-- RECORD SET start --
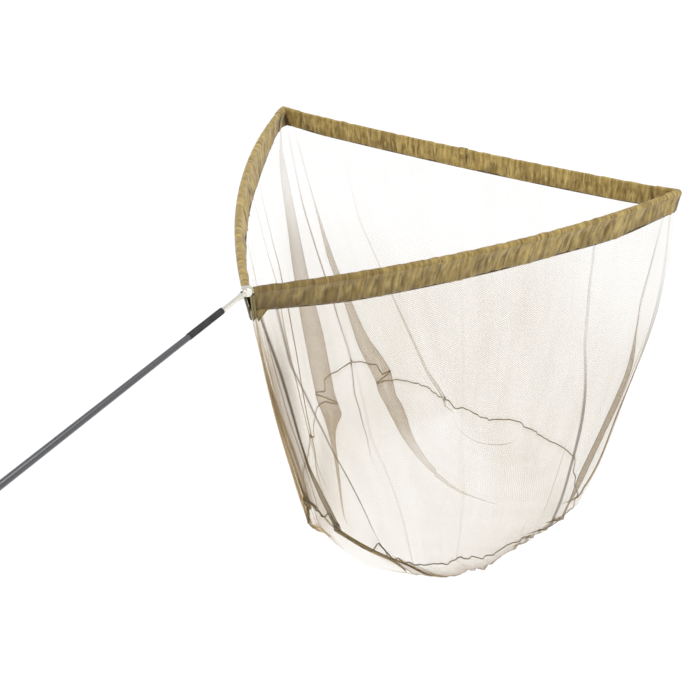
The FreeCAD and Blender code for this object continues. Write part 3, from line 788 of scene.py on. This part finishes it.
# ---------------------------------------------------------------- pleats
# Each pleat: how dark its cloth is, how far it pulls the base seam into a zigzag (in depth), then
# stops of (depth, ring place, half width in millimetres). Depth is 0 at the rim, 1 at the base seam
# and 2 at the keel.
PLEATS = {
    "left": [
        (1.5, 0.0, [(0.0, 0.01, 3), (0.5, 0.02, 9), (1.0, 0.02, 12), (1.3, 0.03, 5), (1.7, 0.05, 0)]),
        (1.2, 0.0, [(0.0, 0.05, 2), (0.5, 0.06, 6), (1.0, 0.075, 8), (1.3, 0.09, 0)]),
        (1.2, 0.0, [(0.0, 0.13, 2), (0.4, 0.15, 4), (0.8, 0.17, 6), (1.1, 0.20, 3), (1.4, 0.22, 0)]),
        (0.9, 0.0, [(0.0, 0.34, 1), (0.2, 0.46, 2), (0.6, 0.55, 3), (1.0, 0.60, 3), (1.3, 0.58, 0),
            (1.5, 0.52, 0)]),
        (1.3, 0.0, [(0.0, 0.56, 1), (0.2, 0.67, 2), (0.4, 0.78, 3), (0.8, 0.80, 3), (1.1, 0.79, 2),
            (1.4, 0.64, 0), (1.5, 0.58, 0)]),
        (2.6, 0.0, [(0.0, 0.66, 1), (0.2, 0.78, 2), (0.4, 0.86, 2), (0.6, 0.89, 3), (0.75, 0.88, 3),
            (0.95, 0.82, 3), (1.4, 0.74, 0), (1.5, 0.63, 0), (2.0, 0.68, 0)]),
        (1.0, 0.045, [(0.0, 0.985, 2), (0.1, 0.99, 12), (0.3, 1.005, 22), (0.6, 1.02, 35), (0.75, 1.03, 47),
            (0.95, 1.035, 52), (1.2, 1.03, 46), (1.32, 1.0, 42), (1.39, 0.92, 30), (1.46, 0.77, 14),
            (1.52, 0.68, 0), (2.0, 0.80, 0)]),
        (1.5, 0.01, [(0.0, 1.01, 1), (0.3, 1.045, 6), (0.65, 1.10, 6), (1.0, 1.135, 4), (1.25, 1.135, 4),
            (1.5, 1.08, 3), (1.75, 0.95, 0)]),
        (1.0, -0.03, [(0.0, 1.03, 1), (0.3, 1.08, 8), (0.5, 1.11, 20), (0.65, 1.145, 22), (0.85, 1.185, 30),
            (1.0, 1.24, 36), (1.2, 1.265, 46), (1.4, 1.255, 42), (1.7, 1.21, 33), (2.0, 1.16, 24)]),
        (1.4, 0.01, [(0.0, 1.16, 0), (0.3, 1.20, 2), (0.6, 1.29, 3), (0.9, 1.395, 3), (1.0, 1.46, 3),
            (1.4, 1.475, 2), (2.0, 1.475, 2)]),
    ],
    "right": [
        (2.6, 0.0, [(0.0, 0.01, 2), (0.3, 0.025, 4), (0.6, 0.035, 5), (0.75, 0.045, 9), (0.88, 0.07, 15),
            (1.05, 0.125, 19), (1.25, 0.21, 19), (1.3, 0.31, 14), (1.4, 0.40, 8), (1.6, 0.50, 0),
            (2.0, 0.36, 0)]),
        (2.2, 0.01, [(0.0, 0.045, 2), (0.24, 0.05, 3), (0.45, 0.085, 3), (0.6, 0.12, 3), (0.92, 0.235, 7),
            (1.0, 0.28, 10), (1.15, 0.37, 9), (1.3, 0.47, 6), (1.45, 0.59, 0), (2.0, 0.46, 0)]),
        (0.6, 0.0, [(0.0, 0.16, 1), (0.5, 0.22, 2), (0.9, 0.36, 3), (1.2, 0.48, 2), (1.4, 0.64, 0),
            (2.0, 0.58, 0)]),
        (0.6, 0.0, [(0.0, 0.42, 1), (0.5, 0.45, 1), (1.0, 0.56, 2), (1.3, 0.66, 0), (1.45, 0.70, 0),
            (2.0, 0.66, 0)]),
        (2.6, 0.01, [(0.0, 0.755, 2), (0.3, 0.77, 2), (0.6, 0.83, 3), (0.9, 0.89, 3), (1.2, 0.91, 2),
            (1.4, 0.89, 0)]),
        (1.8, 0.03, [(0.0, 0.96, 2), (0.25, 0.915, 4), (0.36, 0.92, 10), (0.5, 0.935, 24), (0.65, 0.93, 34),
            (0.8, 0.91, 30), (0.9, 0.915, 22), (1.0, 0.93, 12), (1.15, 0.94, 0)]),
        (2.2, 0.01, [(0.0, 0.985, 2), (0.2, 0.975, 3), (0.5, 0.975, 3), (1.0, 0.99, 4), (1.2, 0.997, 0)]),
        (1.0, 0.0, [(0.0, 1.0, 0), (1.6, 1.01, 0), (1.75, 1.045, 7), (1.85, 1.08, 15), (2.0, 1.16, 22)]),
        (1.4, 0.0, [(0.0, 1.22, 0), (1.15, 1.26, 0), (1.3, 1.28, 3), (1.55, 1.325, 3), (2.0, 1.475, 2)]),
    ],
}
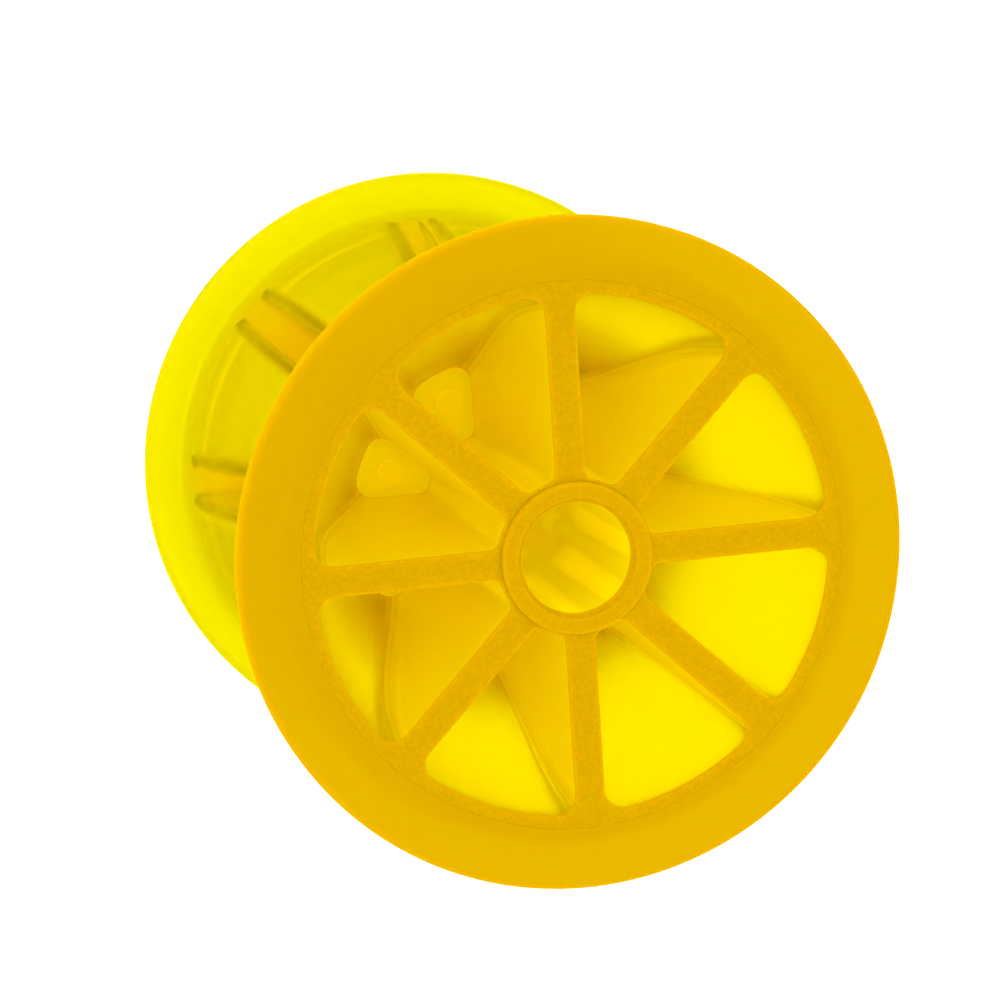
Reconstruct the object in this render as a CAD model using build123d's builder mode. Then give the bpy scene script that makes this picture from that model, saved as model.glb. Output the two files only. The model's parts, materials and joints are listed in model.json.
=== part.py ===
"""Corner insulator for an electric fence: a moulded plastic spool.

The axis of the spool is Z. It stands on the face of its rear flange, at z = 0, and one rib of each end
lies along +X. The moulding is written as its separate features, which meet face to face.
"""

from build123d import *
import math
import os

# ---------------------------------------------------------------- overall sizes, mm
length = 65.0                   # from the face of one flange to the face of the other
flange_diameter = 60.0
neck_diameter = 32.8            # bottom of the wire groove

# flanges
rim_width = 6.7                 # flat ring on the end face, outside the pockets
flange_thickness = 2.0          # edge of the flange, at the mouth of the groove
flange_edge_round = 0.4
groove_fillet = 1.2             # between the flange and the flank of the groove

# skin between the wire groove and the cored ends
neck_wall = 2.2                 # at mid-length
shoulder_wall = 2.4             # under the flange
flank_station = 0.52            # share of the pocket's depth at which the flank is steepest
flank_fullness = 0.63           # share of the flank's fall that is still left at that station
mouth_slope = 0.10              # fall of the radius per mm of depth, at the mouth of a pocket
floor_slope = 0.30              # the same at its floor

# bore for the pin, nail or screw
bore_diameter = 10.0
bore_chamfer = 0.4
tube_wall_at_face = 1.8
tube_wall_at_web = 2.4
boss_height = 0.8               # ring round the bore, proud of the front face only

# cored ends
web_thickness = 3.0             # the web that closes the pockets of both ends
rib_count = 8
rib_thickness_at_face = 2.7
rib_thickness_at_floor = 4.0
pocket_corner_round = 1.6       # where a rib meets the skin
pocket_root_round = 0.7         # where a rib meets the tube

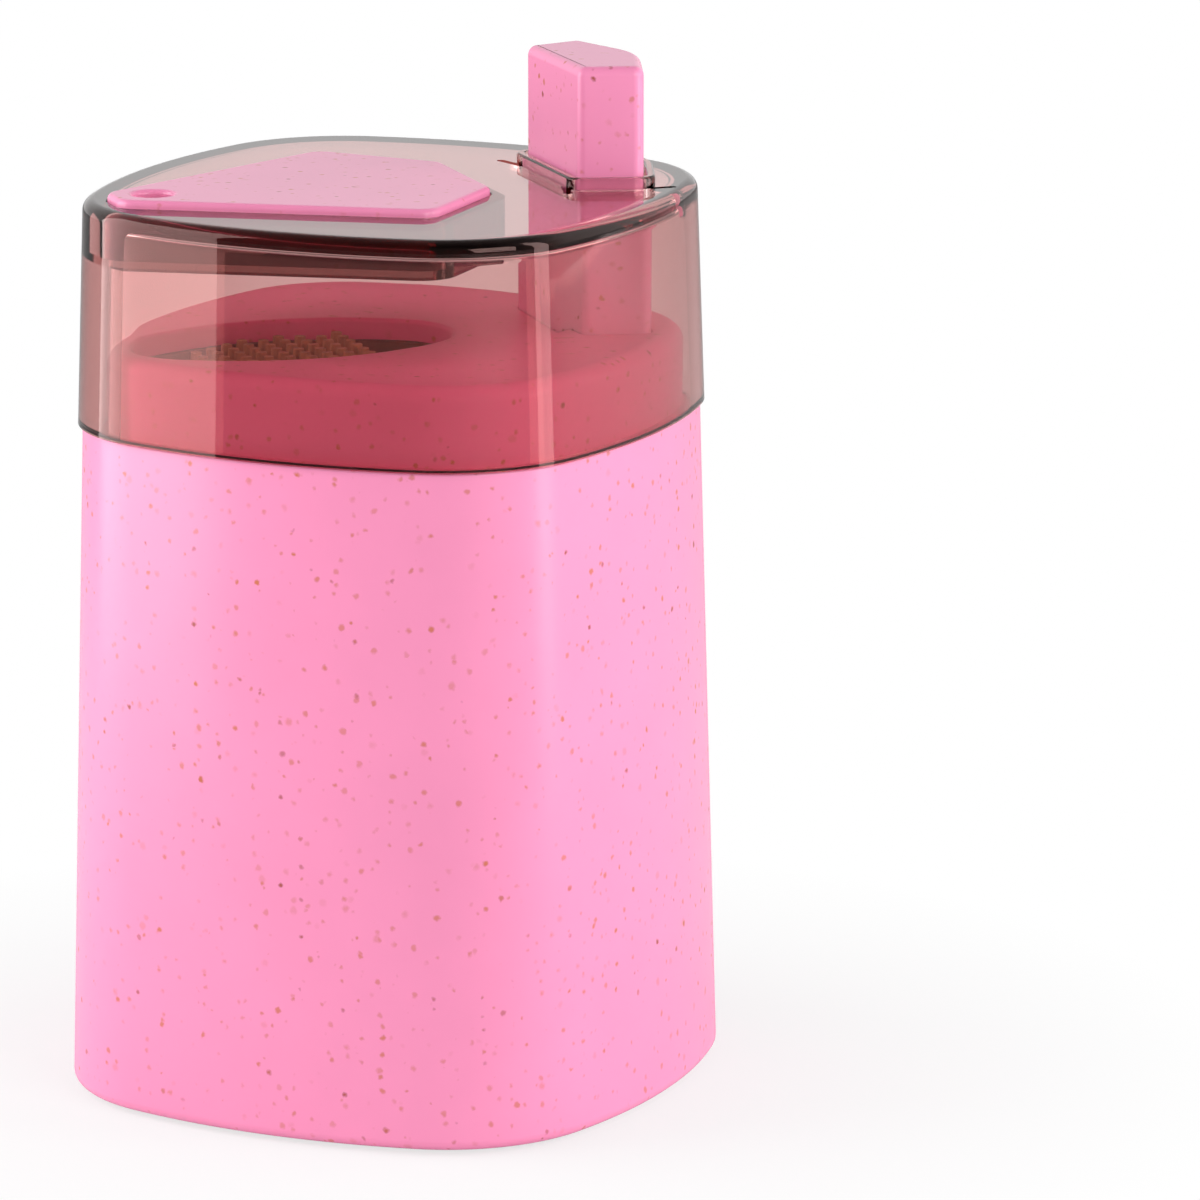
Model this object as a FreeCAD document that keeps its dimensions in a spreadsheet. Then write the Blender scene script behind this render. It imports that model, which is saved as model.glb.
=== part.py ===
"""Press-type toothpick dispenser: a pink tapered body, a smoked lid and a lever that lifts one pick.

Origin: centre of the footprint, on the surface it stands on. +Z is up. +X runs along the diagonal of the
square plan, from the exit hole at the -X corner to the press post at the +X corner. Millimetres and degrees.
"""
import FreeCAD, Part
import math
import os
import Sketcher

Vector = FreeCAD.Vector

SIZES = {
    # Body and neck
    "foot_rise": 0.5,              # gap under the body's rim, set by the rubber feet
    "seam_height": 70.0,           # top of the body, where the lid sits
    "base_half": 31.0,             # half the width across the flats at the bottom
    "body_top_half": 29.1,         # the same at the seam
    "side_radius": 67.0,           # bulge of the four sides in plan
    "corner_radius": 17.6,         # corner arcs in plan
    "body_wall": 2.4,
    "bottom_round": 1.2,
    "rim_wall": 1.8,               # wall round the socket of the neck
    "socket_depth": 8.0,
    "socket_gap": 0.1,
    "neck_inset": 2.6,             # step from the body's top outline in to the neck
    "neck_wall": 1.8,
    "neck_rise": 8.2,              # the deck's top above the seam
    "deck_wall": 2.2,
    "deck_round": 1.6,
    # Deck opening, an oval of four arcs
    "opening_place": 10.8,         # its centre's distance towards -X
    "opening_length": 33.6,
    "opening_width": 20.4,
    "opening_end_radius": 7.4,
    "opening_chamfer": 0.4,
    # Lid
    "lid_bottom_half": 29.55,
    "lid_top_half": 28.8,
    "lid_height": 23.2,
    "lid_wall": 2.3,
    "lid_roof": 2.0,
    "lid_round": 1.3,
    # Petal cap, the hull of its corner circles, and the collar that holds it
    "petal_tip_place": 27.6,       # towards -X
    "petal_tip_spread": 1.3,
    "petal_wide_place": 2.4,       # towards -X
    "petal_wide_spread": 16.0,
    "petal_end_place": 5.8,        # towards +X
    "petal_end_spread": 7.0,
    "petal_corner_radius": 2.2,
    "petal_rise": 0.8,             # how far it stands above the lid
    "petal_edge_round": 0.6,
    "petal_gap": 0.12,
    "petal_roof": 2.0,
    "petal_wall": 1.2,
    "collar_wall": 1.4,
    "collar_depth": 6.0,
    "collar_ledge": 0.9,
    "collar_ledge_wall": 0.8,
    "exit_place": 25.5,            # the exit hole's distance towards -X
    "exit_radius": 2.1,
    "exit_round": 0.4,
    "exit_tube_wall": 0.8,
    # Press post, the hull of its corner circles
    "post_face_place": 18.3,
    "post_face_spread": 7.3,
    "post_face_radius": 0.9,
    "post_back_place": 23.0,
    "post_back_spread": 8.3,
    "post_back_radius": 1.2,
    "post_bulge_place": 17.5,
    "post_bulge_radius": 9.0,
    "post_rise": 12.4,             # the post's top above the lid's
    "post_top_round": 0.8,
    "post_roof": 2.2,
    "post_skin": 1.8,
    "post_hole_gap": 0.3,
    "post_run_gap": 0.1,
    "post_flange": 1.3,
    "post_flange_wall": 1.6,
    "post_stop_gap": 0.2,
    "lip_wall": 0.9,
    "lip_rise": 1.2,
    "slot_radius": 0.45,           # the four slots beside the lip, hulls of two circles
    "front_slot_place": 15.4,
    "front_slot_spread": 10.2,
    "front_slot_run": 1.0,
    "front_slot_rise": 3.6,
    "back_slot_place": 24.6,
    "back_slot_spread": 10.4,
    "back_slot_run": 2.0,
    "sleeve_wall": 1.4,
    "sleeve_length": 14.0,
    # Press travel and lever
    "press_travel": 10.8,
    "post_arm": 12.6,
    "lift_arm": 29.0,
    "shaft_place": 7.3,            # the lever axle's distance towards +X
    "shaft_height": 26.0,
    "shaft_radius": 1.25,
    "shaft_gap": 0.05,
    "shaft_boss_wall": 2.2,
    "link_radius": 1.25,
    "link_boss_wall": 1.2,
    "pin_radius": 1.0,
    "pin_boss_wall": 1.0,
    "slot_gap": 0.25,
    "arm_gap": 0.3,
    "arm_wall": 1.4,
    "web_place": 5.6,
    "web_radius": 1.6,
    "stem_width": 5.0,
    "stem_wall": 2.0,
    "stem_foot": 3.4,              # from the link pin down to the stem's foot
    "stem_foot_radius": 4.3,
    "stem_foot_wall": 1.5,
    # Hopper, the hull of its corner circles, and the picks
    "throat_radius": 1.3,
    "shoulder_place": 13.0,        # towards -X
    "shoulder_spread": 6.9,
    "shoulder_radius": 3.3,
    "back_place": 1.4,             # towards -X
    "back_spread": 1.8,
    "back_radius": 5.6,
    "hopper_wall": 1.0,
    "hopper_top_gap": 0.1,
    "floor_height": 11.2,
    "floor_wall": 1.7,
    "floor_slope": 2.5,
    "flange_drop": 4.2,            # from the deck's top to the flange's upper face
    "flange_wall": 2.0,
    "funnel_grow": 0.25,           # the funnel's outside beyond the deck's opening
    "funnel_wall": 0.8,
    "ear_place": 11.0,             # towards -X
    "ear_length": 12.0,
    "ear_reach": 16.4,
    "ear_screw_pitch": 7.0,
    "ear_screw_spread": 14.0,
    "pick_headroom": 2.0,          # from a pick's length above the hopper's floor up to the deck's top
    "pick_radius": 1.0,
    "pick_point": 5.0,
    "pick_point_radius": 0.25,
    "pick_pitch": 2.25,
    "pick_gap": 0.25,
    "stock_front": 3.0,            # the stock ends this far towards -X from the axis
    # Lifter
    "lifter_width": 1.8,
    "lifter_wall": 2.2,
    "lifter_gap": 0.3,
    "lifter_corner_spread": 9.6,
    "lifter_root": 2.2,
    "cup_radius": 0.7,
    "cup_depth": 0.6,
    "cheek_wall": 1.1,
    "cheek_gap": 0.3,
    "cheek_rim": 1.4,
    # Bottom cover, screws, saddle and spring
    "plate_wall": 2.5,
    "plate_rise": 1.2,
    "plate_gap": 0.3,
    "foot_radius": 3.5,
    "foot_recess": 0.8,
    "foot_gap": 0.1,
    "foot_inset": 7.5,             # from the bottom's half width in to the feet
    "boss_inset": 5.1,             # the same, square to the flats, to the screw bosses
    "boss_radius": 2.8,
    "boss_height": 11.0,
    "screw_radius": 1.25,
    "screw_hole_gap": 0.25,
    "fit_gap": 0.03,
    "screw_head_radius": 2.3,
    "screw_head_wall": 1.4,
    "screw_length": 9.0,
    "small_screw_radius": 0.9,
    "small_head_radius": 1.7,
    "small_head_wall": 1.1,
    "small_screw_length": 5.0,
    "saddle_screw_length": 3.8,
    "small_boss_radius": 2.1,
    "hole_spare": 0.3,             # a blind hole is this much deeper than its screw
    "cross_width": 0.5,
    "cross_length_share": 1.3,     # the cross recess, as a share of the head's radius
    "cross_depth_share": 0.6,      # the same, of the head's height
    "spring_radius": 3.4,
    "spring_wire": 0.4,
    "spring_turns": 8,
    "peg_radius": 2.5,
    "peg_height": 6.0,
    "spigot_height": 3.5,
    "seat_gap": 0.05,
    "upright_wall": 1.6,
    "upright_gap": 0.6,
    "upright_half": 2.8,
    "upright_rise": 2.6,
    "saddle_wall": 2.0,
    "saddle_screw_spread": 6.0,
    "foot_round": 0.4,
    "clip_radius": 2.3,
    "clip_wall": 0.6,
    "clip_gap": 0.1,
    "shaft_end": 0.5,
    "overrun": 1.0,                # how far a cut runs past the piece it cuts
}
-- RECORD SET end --
**REQUIREMENTS**.
Reproduce, without alteration, solely the lines beginning at the line that includes "Model this object" and ending at the line that includes "Vector = FreeCAD.Vector", both lines included.

**RESPONSE**.
Model this object as a FreeCAD document that keeps its dimensions in a spreadsheet. Then write the Blender scene script behind this render. It imports that model, which is saved as model.glb.
=== part.py ===
"""Press-type toothpick dispenser: a pink tapered body, a smoked lid and a lever that lifts one pick.

Origin: centre of the footprint, on the surface it stands on. +Z is up. +X runs along the diagonal of the
square plan, from the exit hole at the -X corner to the press post at the +X corner. Millimetres and degrees.
"""
import FreeCAD, Part
import math
import os
import Sketcher

Vector = FreeCAD.Vector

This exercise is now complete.